YOUR OBJECTIVE:
Repeat the whole listing below, word for word.
— Start PROVIDED DATA —
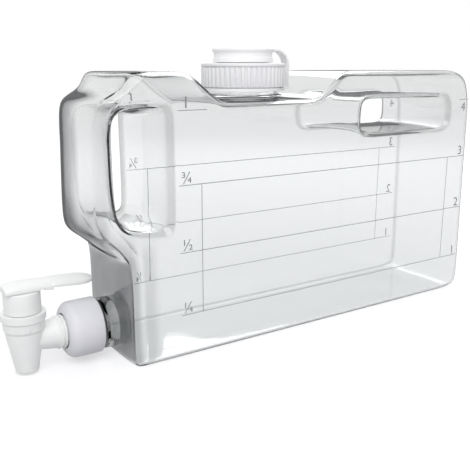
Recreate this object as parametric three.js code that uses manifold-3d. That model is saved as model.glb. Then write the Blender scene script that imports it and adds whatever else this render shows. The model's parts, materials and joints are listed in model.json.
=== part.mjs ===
// Fridge water jug with tap: a thin-walled blow-moulded tank with two handle tunnels,
// a ribbed screw cap with a snap lid on a strap, and a push-lever tap held by a collar nut.
// Millimetres, +Z up, tap towards -X, mirror plane Y = 0, origin under the middle of the whole jug.

import * as THREE from 'three';
import * as BufferGeometryUtils from 'three/addons/utils/BufferGeometryUtils.js';
import Module from 'manifold-3d';

const wasm = await Module();
wasm.setup();

// Gaps shared by all pieces: a resting seat, and the length by which a cut runs past a face
const seatGap = 0.3;
const overrun = 2;

// Tank: lengths along X are measured from the front face of the hollow grip column
const tank = {
	length: 347,
	height: 193,
	width: 82,
	wall: 1.8,
	edgeRadius: 6.5,
	elbowHeight: 91,
	elbowRootHeight: 71,
	elbowRadius: 9,
	recessDepth: 22.7,
	recessBow: 2.5,
	noseBow: 32,
	nosePowerShare: 5,
	shoulderFrontDrop: 19,
	shoulderRearDrop: 11.5,
	shoulderRadius: 8,
	shoulderLength: 15,
	riserLength: 4.5,
	riserRadius: 3,
	crestRadius: 8,
	frontCrestEnd: 68.5,
	deckDrop: 20,
	deckStart: 93,
	deckEnd: 178,
	rearCrestStart: 200.5,
	rearCrestRadius: 22,
	rearDraft: 3,
	heelRadius: 13,
	toeRadius: 6,
};

// Where the tank's side outlines stand between its mid width and the rounded edge, from the edge inwards
const tankStationShares = [0.6, 0.34, 0];

// Most of an edge of an outline that the fillet at one end may take
const filletFitShare = 0.48;

// Handle tunnels: the narrowest opening at mid width, and how far each side flares at the faces
const frontTunnel = {
	start: 22.5,
	end: 46,
	sill: 6,
	drop: 26,
	radius: 12,
	flareEnd: 4.5,
	flareBottom: 8,
	flareTop: 6,
	gripHalfWidth: 33,
	gripRound: 11.9,
};
const rearTunnel = {
	start: 223,
	end: 312,
	height: 23.5,
	drop: 22,
	radius: 11,
	flareStart: 5,
	flareEnd: 8,
	flareBottom: 2.5,
	flareTop: 1.5,
};
const tunnelFlarePowerShare = 3;
const tunnelRidgeShare = 0.82;
const tunnelStationShares = [0.88, 0.7, 0.42];

// Fill neck on the deck
const fillNeck = {
	position: 135.6,
	radius: 26,
	bore: 24,
	height: 21,
	beadRadius: 28.6,
	beadHeight: 1.4,
	beadRise: 1.6,
	lipRound: 0.8,
};

// Tap neck on the wall of the recess under the column
const tapNeck = {
	height: 22.6,
	length: 25.5,
	rootRadius: 17.7,
	rootLength: 7.3,
	waistRadius: 15.6,
	waistLength: 1.6,
	threadRadius: 16.3,
	bore: 14.3,
};

// Ribbed screw cap with its pour spout
const cap = {
	clearance: 0.4,
	wall: 3.1,
	ribDepth: 1.1,
	ribCount: 48,
	ribPhaseShare: 0.28,
	skirtLength: 14.8,
	topThickness: 2.2,
	edgeRound: 1.2,
	spoutRadius: 19.3,
	spoutBore: 17.6,
	spoutHeight: 8.2,
	spoutLip: 0.7,
	spoutLipHeight: 1.4,
};
const capGasket = {
	thickness: 1.6,
	bore: 22.4,
};

// Snap lid over the pour spout
const lid = {
	clearance: 0.4,
	wall: 1.3,
	skirtGap: 0.5,
	bandHeight: 3,
	bandStep: 0.5,
	rimRadius: 22.4,
	rimHeight: 3,
	rimRound: 0.9,
	topThickness: 1.8,
	dishDepth: 0.8,
	dishRadius: 17,
	plugClearance: 0.35,
	plugWall: 1.4,
	plugDepth: 4.2,
};

// Strap from the lid's rim over a bend and down to the ring under the cap, hinged on its bend
const strap = {
	thickness: 1.3,
	width: 8,
	topRun: 4.75,
	bendRadius: 12,
	hingeTurnShare: 2 / 3,
	footRadius: 3,
	ringClearance: 0.5,
	ringRadius: 29.8,
	ringHeight: 2.2,
	hingeGap: 0.4,
};

// Collar nut that clamps the tap to its neck
const collar = {
	radius: 19.5,
	length: 23.2,
	clearance: 0.35,
	endWall: 2.2,
	endBore: 11.9,
	shoulder: 6.6,
	rearRound: 0.8,
};
const tapGasket = {
	thickness: 2,
	radius: 15.8,
	bore: 10,
};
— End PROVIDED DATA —
SOLUTION TO THIS EXERCISE:
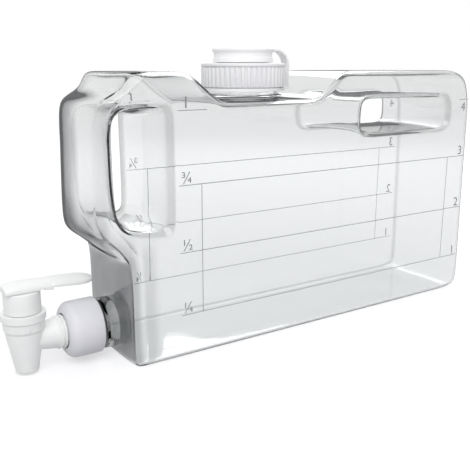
Recreate this object as parametric three.js code that uses manifold-3d. That model is saved as model.glb. Then write the Blender scene script that imports it and adds whatever else this render shows. The model's parts, materials and joints are listed in model.json.
=== part.mjs ===
// Fridge water jug with tap: a thin-walled blow-moulded tank with two handle tunnels,
// a ribbed screw cap with a snap lid on a strap, and a push-lever tap held by a collar nut.
// Millimetres, +Z up, tap towards -X, mirror plane Y = 0, origin under the middle of the whole jug.

import * as THREE from 'three';
import * as BufferGeometryUtils from 'three/addons/utils/BufferGeometryUtils.js';
import Module from 'manifold-3d';

const wasm = await Module();
wasm.setup();

// Gaps shared by all pieces: a resting seat, and the length by which a cut runs past a face
const seatGap = 0.3;
const overrun = 2;

// Tank: lengths along X are measured from the front face of the hollow grip column
const tank = {
	length: 347,
	height: 193,
	width: 82,
	wall: 1.8,
	edgeRadius: 6.5,
	elbowHeight: 91,
	elbowRootHeight: 71,
	elbowRadius: 9,
	recessDepth: 22.7,
	recessBow: 2.5,
	noseBow: 32,
	nosePowerShare: 5,
	shoulderFrontDrop: 19,
	shoulderRearDrop: 11.5,
	shoulderRadius: 8,
	shoulderLength: 15,
	riserLength: 4.5,
	riserRadius: 3,
	crestRadius: 8,
	frontCrestEnd: 68.5,
	deckDrop: 20,
	deckStart: 93,
	deckEnd: 178,
	rearCrestStart: 200.5,
	rearCrestRadius: 22,
	rearDraft: 3,
	heelRadius: 13,
	toeRadius: 6,
};

// Where the tank's side outlines stand between its mid width and the rounded edge, from the edge inwards
const tankStationShares = [0.6, 0.34, 0];

// Most of an edge of an outline that the fillet at one end may take
const filletFitShare = 0.48;

// Handle tunnels: the narrowest opening at mid width, and how far each side flares at the faces
const frontTunnel = {
	start: 22.5,
	end: 46,
	sill: 6,
	drop: 26,
	radius: 12,
	flareEnd: 4.5,
	flareBottom: 8,
	flareTop: 6,
	gripHalfWidth: 33,
	gripRound: 11.9,
};
const rearTunnel = {
	start: 223,
	end: 312,
	height: 23.5,
	drop: 22,
	radius: 11,
	flareStart: 5,
	flareEnd: 8,
	flareBottom: 2.5,
	flareTop: 1.5,
};
const tunnelFlarePowerShare = 3;
const tunnelRidgeShare = 0.82;
const tunnelStationShares = [0.88, 0.7, 0.42];

// Fill neck on the deck
const fillNeck = {
	position: 135.6,
	radius: 26,
	bore: 24,
	height: 21,
	beadRadius: 28.6,
	beadHeight: 1.4,
	beadRise: 1.6,
	lipRound: 0.8,
};

// Tap neck on the wall of the recess under the column
const tapNeck = {
	height: 22.6,
	length: 25.5,
	rootRadius: 17.7,
	rootLength: 7.3,
	waistRadius: 15.6,
	waistLength: 1.6,
	threadRadius: 16.3,
	bore: 14.3,
};

// Ribbed screw cap with its pour spout
const cap = {
	clearance: 0.4,
	wall: 3.1,
	ribDepth: 1.1,
	ribCount: 48,
	ribPhaseShare: 0.28,
	skirtLength: 14.8,
	topThickness: 2.2,
	edgeRound: 1.2,
	spoutRadius: 19.3,
	spoutBore: 17.6,
	spoutHeight: 8.2,
	spoutLip: 0.7,
	spoutLipHeight: 1.4,
};
const capGasket = {
	thickness: 1.6,
	bore: 22.4,
};

// Snap lid over the pour spout
const lid = {
	clearance: 0.4,
	wall: 1.3,
	skirtGap: 0.5,
	bandHeight: 3,
	bandStep: 0.5,
	rimRadius: 22.4,
	rimHeight: 3,
	rimRound: 0.9,
	topThickness: 1.8,
	dishDepth: 0.8,
	dishRadius: 17,
	plugClearance: 0.35,
	plugWall: 1.4,
	plugDepth: 4.2,
};

// Strap from the lid's rim over a bend and down to the ring under the cap, hinged on its bend
const strap = {
	thickness: 1.3,
	width: 8,
	topRun: 4.75,
	bendRadius: 12,
	hingeTurnShare: 2 / 3,
	footRadius: 3,
	ringClearance: 0.5,
	ringRadius: 29.8,
	ringHeight: 2.2,
	hingeGap: 0.4,
};

// Collar nut that clamps the tap to its neck
const collar = {
	radius: 19.5,
	length: 23.2,
	clearance: 0.35,
	endWall: 2.2,
	endBore: 11.9,
	shoulder: 6.6,
	rearRound: 0.8,
};
const tapGasket = {
	thickness: 2,
	radius: 15.8,
	bore: 10,
};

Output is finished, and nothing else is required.